Nam Prik Ong

Nam Prik Ong is a vibrant and flavorful Thai chili dip made with roasted tomatoes and spices, perfect for a vegan breakfast. Served with fresh vegetables, it offers a delightful balance of heat and freshness.

Nam Prik Ong
30 minutes
Difficulty: Medium
Thai
150 kcal

Ingredients

  • Cherry tomatoes - 200 grams
  • Red bell pepper - 1 medium, chopped
  • Shallots - 2, peeled and roughly chopped
  • Garlic - 3 cloves, peeled
  • Dried Thai chilies - 4, soaked in warm water
  • Soy sauce - 2 tablespoons
  • Lime juice - 1 tablespoon
  • Coriander powder - 1 teaspoon
  • Cumin powder - 1 teaspoon
  • Salt - to taste
  • Fresh cilantro - for garnish
  • Cucumber - 1, sliced for serving
  • Carrot - 1, cut into sticks for serving
  • Radish - 4, halved for serving

Steps

  1. Preheat your oven to 200°C (400°F).
  2. Place the cherry tomatoes and red bell pepper on a baking tray and roast in the oven for 15-20 minutes until softened and slightly charred.
  3. In a skillet over medium heat, add a splash of water and sauté the shallots and garlic until translucent, about 5 minutes.
  4. Once the tomatoes and bell pepper are roasted, remove them from the oven and let cool slightly.
  5. In a blender or food processor, combine the roasted tomatoes, bell pepper, sautéed shallots, garlic, soaked chilies, soy sauce, lime juice, coriander powder, cumin powder, and salt.

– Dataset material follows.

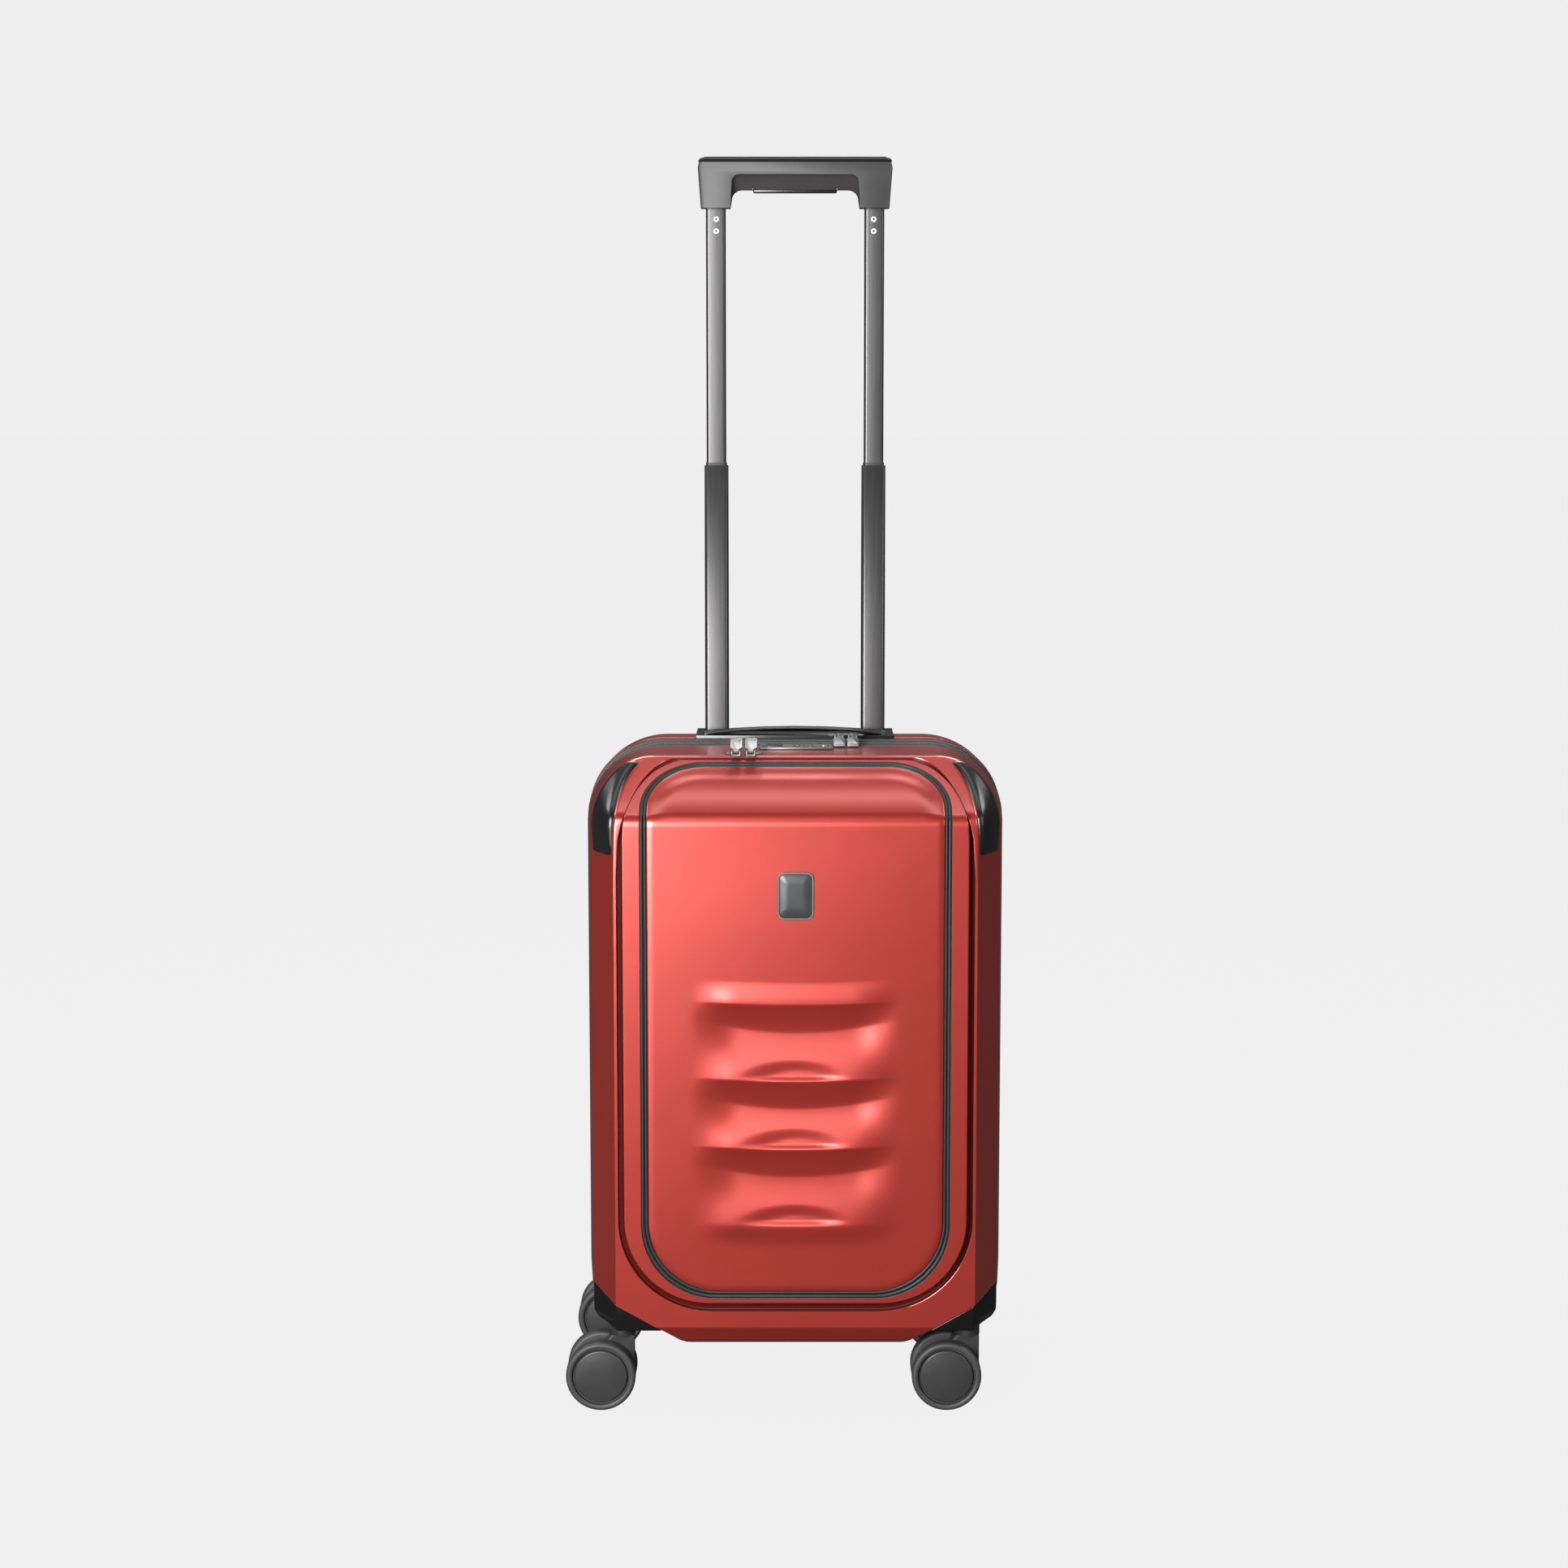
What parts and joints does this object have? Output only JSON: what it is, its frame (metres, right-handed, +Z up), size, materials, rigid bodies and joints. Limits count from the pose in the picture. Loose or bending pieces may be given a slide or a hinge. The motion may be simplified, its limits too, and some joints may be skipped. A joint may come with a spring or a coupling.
{
  "type": "hard-shell cabin spinner suitcase",
  "caption": "Upright hard-shell cabin case with a front door, expansion band, two-stage trolley handle and twin-wheel swivel casters.",
  "frame": {"origin": "bottom centre of the bounding box at rest, on the floor under the wheels", "axes": "+X to the case's right seen from the front, +Y to the back, +Z up; the front door faces -Y"},
  "size_m": [0.3675, 0.23, 1.038],
  "materials": {
    "red_shell": "glossy metallic red moulded polycarbonate",
    "black_gloss": "glossy black moulded plastic",
    "black_satin": "satin black moulded plastic",
    "zip_tape": "dark grey woven zip tape",
    "lining": "grey woven lining",
    "tube_metal": "grey anodised aluminium",
    "satin_silver": "satin silver die-cast metal",
    "dark_metal": "dark steel",
    "wheel_grey": "dark grey polyurethane wheel"
  },
  "bodies": {
    "back_half": {"back_shell": "red_shell", "back_zip_tape": "zip_tape", "trolley_bezel": "black_gloss", "trolley_guide_left": "black_satin", "trolley_guide_right": "black_satin", "rear_housing_left": "black_gloss", "rear_housing_right": "black_gloss"},
    "expansion_band": {"main_zip_rear_tape": "zip_tape", "expansion_gusset": "lining"},
    "front_half": {"front_shell": "red_shell", "main_zip_front_tape": "zip_tape", "door_zip_tape": "zip_tape", "pocket_back_panel": "lining", "corner_guard_left": "black_gloss", "corner_guard_right": "black_gloss", "front_housing_left": "black_gloss", "front_housing_right": "black_gloss", "lock_body": "black_gloss", "door_slider_left": "satin_silver", "door_slider_right": "satin_silver", "main_slider_left": "satin_silver", "main_slider_right": "satin_silver"},
    "front_door": {"door_panel": "red_shell", "badge_plate": "satin_silver"},
    "trolley_lower": {"lower_tube_left": "tube_metal", "lower_tube_right": "tube_metal"},
    "trolley_upper": {"upper_tube_left": "tube_metal", "upper_tube_right": "tube_metal", "grip_body": "black_satin", "grip_cap": "black_gloss"},
    "release_button": {"release_button": "black_gloss"},
    "carry_handle": {"carry_handle": "black_satin"},
    "door_pull_left": {"door_pull_left": "satin_silver"},
    "door_pull_right": {"door_pull_right": "satin_silver"},
    "main_pull_left": {"main_pull_left": "satin_silver"},
    "main_pull_right": {"main_pull_right": "satin_silver"},
    "lock_release": {"lock_release_slide": "satin_silver"},
    "lock_dial_1": {"lock_dial_1": "black_satin"},
    "lock_dial_2": {"lock_dial_2": "black_satin"},
    "lock_dial_3": {"lock_dial_3": "black_satin"},
    "lock_key": {"lock_key_cylinder": "satin_silver"},
    "front_caster_left": {"front_caster_left_fork": "black_satin", "front_caster_left_axle": "dark_metal"},
    "front_caster_left_wheel_outer": {"front_caster_left_wheel_outer": "wheel_grey"},
    "front_caster_left_wheel_inner": {"front_caster_left_wheel_inner": "wheel_grey"},
    "front_caster_right": {"front_caster_right_fork": "black_satin", "front_caster_right_axle": "dark_metal"},
    "front_caster_right_wheel_outer": {"front_caster_right_wheel_outer": "wheel_grey"},
    "front_caster_right_wheel_inner": {"front_caster_right_wheel_inner": "wheel_grey"},
    "rear_caster_left": {"rear_caster_left_fork": "black_satin", "rear_caster_left_axle": "dark_metal"},
    "rear_caster_left_wheel_outer": {"rear_caster_left_wheel_outer": "wheel_grey"},
    "rear_caster_left_wheel_inner": {"rear_caster_left_wheel_inner": "wheel_grey"},
    "rear_caster_right": {"rear_caster_right_fork": "black_satin", "rear_caster_right_axle": "dark_metal"},
    "rear_caster_right_wheel_outer": {"rear_caster_right_wheel_outer": "wheel_grey"},
    "rear_caster_right_wheel_inner": {"rear_caster_right_wheel_inner": "wheel_grey"}
  },
  "joints": [
    {"name": "expansion_slide", "type": "slide", "parent": "back_half", "child": "expansion_band", "axis": [0, -1, 0], "range_m": [0, 0.028]},
    {"name": "case_opening", "type": "hinge", "parent": "expansion_band", "child": "front_half", "pos_m": [0.18418, 0.0304, 0.3], "axis": [0, 0, 1], "range_deg": [0, 150]},
    {"name": "front_door_hinge", "type": "hinge", "parent": "front_half", "child": "front_door", "pos_m": [0.00737, -0.112, 0.1047], "axis": [1, 0, 0], "range_deg": [0, 90]},
    {"name": "trolley_lower_slide", "type": "slide", "parent": "back_half", "child": "trolley_lower", "axis": [0, 0, 1], "range_m": [-0.22, 0]},
    {"name": "trolley_upper_slide", "type": "slide", "parent": "trolley_lower", "child": "trolley_upper", "axis": [0, 0, 1], "range_m": [-0.21, 0]},
    {"name": "release_button_press", "type": "slide", "parent": "trolley_upper", "child": "release_button", "axis": [0, 0, 1], "range_m": [0, 0.004], "stiffness_N_per_m": 800},
    {"name": "carry_handle_lift", "type": "slide", "parent": "back_half", "child": "carry_handle", "axis": [0, 0, 1], "range_m": [0, 0.012]},
    {"name": "lock_release_slide", "type": "slide", "parent": "front_half", "child": "lock_release", "axis": [-1, 0, 0], "range_m": [0, 0.003], "stiffness_N_per_m": 400},
    {"name": "lock_key_turn", "type": "hinge", "parent": "front_half", "child": "lock_key", "pos_m": [0.03188, 0, 0.5453], "axis": [0, 0, 1], "range_deg": [0, 90]},
    {"name": "door_pull_left_flip", "type": "hinge", "parent": "front_half", "child": "door_pull_left", "pos_m": [-0.04163, -0.0585, 0.5473], "axis": [1, 0, 0], "range_deg": [0, 140]},
    {"name": "door_pull_right_flip", "type": "hinge", "parent": "front_half", "child": "door_pull_right", "pos_m": [-0.02942, -0.0585, 0.5473], "axis": [1, 0, 0], "range_deg": [0, 140]},
    {"name": "main_pull_left_flip", "type": "hinge", "parent": "front_half", "child": "main_pull_left", "pos_m": [0.04467, 0.0304, 0.5498], "axis": [-1, 0, 0], "range_deg": [0, 105]},
    {"name": "main_pull_right_flip", "type": "hinge", "parent": "front_half", "child": "main_pull_right", "pos_m": [0.05638, 0.0304, 0.5498], "axis": [-1, 0, 0], "range_deg": [0, 105]},
    {"name": "lock_dial_1_spin", "type": "hinge", "parent": "front_half", "child": "lock_dial_1", "pos_m": [0.00898, 0, 0.5403], "axis": [1, 0, 0], "continuous": true},
    {"name": "lock_dial_2_spin", "type": "hinge", "parent": "front_half", "child": "lock_dial_2", "pos_m": [0.01628, 0, 0.5403], "axis": [1, 0, 0], "continuous": true},
    {"name": "lock_dial_3_spin", "type": "hinge", "parent": "front_half", "child": "lock_dial_3", "pos_m": [0.02368, 0, 0.5403], "axis": [1, 0, 0], "continuous": true},
    {"name": "front_caster_left_swivel", "type": "hinge", "parent": "front_half", "child": "front_caster_left", "pos_m": [-0.13662, -0.0835, 0.068], "axis": [0, 0, 1], "continuous": true},
    {"name": "front_caster_left_wheel_outer_roll", "type": "hinge", "parent": "front_caster_left", "child": "front_caster_left_wheel_outer", "pos_m": [-0.15463, -0.0835, 0.029], "axis": [0, 1, 0], "continuous": true},
    {"name": "front_caster_left_wheel_inner_roll", "type": "hinge", "parent": "front_caster_left", "child": "front_caster_left_wheel_inner", "pos_m": [-0.15463, -0.0835, 0.029], "axis": [0, 1, 0], "continuous": true},
    {"name": "front_caster_right_swivel", "type": "hinge", "parent": "front_half", "child": "front_caster_right", "pos_m": [0.15138, -0.0835, 0.068], "axis": [0, 0, 1], "continuous": true},
    {"name": "front_caster_right_wheel_outer_roll", "type": "hinge", "parent": "front_caster_right", "child": "front_caster_right_wheel_outer", "pos_m": [0.13337, -0.0835, 0.029], "axis": [0, 1, 0], "continuous": true},
    {"name": "front_caster_right_wheel_inner_roll", "type": "hinge", "parent": "front_caster_right", "child": "front_caster_right_wheel_inner", "pos_m": [0.13337, -0.0835, 0.029], "axis": [0, 1, 0], "continuous": true},
    {"name": "rear_caster_left_swivel", "type": "hinge", "parent": "back_half", "child": "rear_caster_left", "pos_m": [-0.13662, 0.0835, 0.068], "axis": [0, 0, 1], "continuous": true},
    {"name": "rear_caster_left_wheel_outer_roll", "type": "hinge", "parent": "rear_caster_left", "child": "rear_caster_left_wheel_outer", "pos_m": [-0.15463, 0.0835, 0.029], "axis": [0, 1, 0], "continuous": true},
    {"name": "rear_caster_left_wheel_inner_roll", "type": "hinge", "parent": "rear_caster_left", "child": "rear_caster_left_wheel_inner", "pos_m": [-0.15463, 0.0835, 0.029], "axis": [0, 1, 0], "continuous": true},
    {"name": "rear_caster_right_swivel", "type": "hinge", "parent": "back_half", "child": "rear_caster_right", "pos_m": [0.15138, 0.0835, 0.068], "axis": [0, 0, 1], "continuous": true},
    {"name": "rear_caster_right_wheel_outer_roll", "type": "hinge", "parent": "rear_caster_right", "child": "rear_caster_right_wheel_outer", "pos_m": [0.13337, 0.0835, 0.029], "axis": [0, 1, 0], "continuous": true},
    {"name": "rear_caster_right_wheel_inner_roll", "type": "hinge", "parent": "rear_caster_right", "child": "rear_caster_right_wheel_inner", "pos_m": [0.13337, 0.0835, 0.029], "axis": [0, 1, 0], "continuous": true}
  ]
}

Blend until smooth.
  6. Taste and adjust the seasoning if necessary.
  7. Serve the Nam Prik Ong in a bowl, garnished with fresh cilantro, alongside sliced cucumber, carrot sticks, and radishes for dipping.

Nutrition

  • Calories: 150
  • Protein: 4 g
  • Carbs: 30 g
  • Fiber: 6 g
  • Sugar: 6 g
  • Sodium: 400 mg
  • Cholesterol: 0 mg
  • Total Fat: 2 g
  • Saturated Fat: 0 g
  • Unsaturated Fat: 2 g
  • Water: 0.2 L

Health Benefits

  • Rich in vitamins A and C from the tomatoes and bell peppers.
  • High in fiber due to the fresh vegetables served alongside.